MATERIAL —
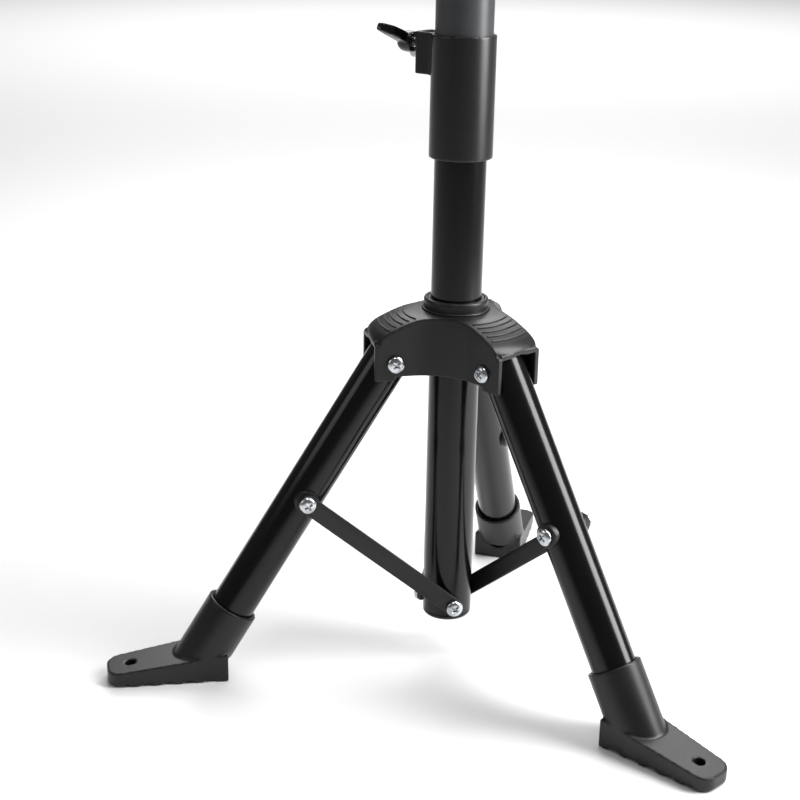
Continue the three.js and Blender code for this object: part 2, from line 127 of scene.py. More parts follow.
def modify(piece, kind, **settings):
    """Adds a modifier with its settings and applies it."""
    choose(piece)
    bpy.ops.object.modifier_add(type=kind)
    modifier = piece.modifiers[-1]
    for key, value in settings.items():
        setattr(modifier, key, value)
    bpy.ops.object.modifier_apply(modifier=modifier.name)


def ease(piece, width, segments=3, angle=35):
    """Rounds the sharp edges of a piece; width in mm."""
    modify(
        piece, "BEVEL", width=width * MM, segments=segments, limit_method="ANGLE",
        angle_limit=math.radians(angle), use_clamp_overlap=True, miter_outer="MITER_ARC",
    )


def join(first, *others):
    """Puts pieces into one object."""
    choose(first)
    for other in others:
        other.select_set(True)
    bpy.ops.object.join()
    return first


def carve(piece, *tools, keep="DIFFERENCE"):
    """Cuts tools away from a piece, or keeps what they share, and throws the tools away."""
    for tool in tools:
        modify(piece, "BOOLEAN", object=tool, operation=keep, solver="EXACT")
        bpy.data.objects.remove(tool)
    return piece


def cast(piece, voxel, rounds):
    """Melts a piece into one skin with softly rounded edges, as a mould leaves it; voxel in mm."""
    modify(piece, "REMESH", mode="VOXEL", voxel_size=voxel * MM, adaptivity=0)
    modify(piece, "SMOOTH", factor=0.5, iterations=rounds)
    return piece


def copy(piece, name):
    """A second piece with a mesh of its own."""
    choose(piece)
    bpy.ops.object.duplicate()
    return fresh(name)


def place(piece, matrix):
    """Moves a piece and lets its mesh keep the place."""
    choose(piece)
    piece.matrix_world = matrix
    bpy.context.view_layer.update()
    bpy.ops.object.transform_apply(location=True, rotation=True, scale=True)
    return piece


def turned(name, rings, count=64, hollow=False):
    """A lathe-turned piece about +Z from (radius, height) rings in mm."""
    clear()
    radius, height = rings[0]
    bpy.ops.mesh.primitive_circle_add(
        vertices=count, radius=radius * MM, location=(0, 0, height * MM),
        fill_type="NOTHING" if hollow else "NGON",
    )
    piece = fresh(name)
    bpy.ops.object.transform_apply(location=True)
    bpy.ops.object.mode_set(mode="EDIT")
    bpy.ops.mesh.select_mode(type="EDGE" if hollow else "FACE")
    bpy.ops.mesh.select_all(action="SELECT")
    for next_radius, next_height in rings[1:]:
        rise = (0, 0, (next_height - height) * MM)
        if hollow:
            bpy.ops.mesh.extrude_edges_move(TRANSFORM_OT_translate={"value": rise})
        else:
            bpy.ops.mesh.extrude_region_move(TRANSFORM_OT_translate={"value": rise})
        factor = next_radius / radius
        if abs(factor - 1) > 1e-6:
            bpy.ops.transform.resize(value=(factor, factor, 1), center_override=(0, 0, next_height * MM))
        radius, height = next_radius, next_height
    leave()
    tidy(piece)
    return piece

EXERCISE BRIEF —
Copy out all of the lines above exactly.

COMPLETED TASK —
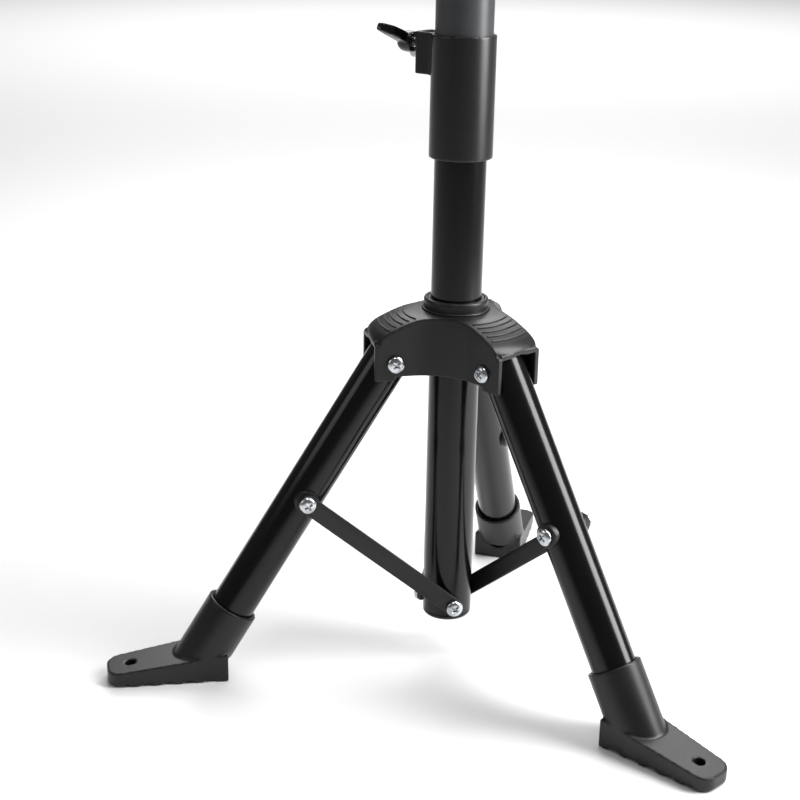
Continue the three.js and Blender code for this object: part 2, from line 127 of scene.py. More parts follow.
def modify(piece, kind, **settings):
    """Adds a modifier with its settings and applies it."""
    choose(piece)
    bpy.ops.object.modifier_add(type=kind)
    modifier = piece.modifiers[-1]
    for key, value in settings.items():
        setattr(modifier, key, value)
    bpy.ops.object.modifier_apply(modifier=modifier.name)


def ease(piece, width, segments=3, angle=35):
    """Rounds the sharp edges of a piece; width in mm."""
    modify(
        piece, "BEVEL", width=width * MM, segments=segments, limit_method="ANGLE",
        angle_limit=math.radians(angle), use_clamp_overlap=True, miter_outer="MITER_ARC",
    )


def join(first, *others):
    """Puts pieces into one object."""
    choose(first)
    for other in others:
        other.select_set(True)
    bpy.ops.object.join()
    return first


def carve(piece, *tools, keep="DIFFERENCE"):
    """Cuts tools away from a piece, or keeps what they share, and throws the tools away."""
    for tool in tools:
        modify(piece, "BOOLEAN", object=tool, operation=keep, solver="EXACT")
        bpy.data.objects.remove(tool)
    return piece


def cast(piece, voxel, rounds):
    """Melts a piece into one skin with softly rounded edges, as a mould leaves it; voxel in mm."""
    modify(piece, "REMESH", mode="VOXEL", voxel_size=voxel * MM, adaptivity=0)
    modify(piece, "SMOOTH", factor=0.5, iterations=rounds)
    return piece


def copy(piece, name):
    """A second piece with a mesh of its own."""
    choose(piece)
    bpy.ops.object.duplicate()
    return fresh(name)


def place(piece, matrix):
    """Moves a piece and lets its mesh keep the place."""
    choose(piece)
    piece.matrix_world = matrix
    bpy.context.view_layer.update()
    bpy.ops.object.transform_apply(location=True, rotation=True, scale=True)
    return piece


def turned(name, rings, count=64, hollow=False):
    """A lathe-turned piece about +Z from (radius, height) rings in mm."""
    clear()
    radius, height = rings[0]
    bpy.ops.mesh.primitive_circle_add(
        vertices=count, radius=radius * MM, location=(0, 0, height * MM),
        fill_type="NOTHING" if hollow else "NGON",
    )
    piece = fresh(name)
    bpy.ops.object.transform_apply(location=True)
    bpy.ops.object.mode_set(mode="EDIT")
    bpy.ops.mesh.select_mode(type="EDGE" if hollow else "FACE")
    bpy.ops.mesh.select_all(action="SELECT")
    for next_radius, next_height in rings[1:]:
        rise = (0, 0, (next_height - height) * MM)
        if hollow:
            bpy.ops.mesh.extrude_edges_move(TRANSFORM_OT_translate={"value": rise})
        else:
            bpy.ops.mesh.extrude_region_move(TRANSFORM_OT_translate={"value": rise})
        factor = next_radius / radius
        if abs(factor - 1) > 1e-6:
            bpy.ops.transform.resize(value=(factor, factor, 1), center_override=(0, 0, next_height * MM))
        radius, height = next_radius, next_height
    leave()
    tidy(piece)
    return piece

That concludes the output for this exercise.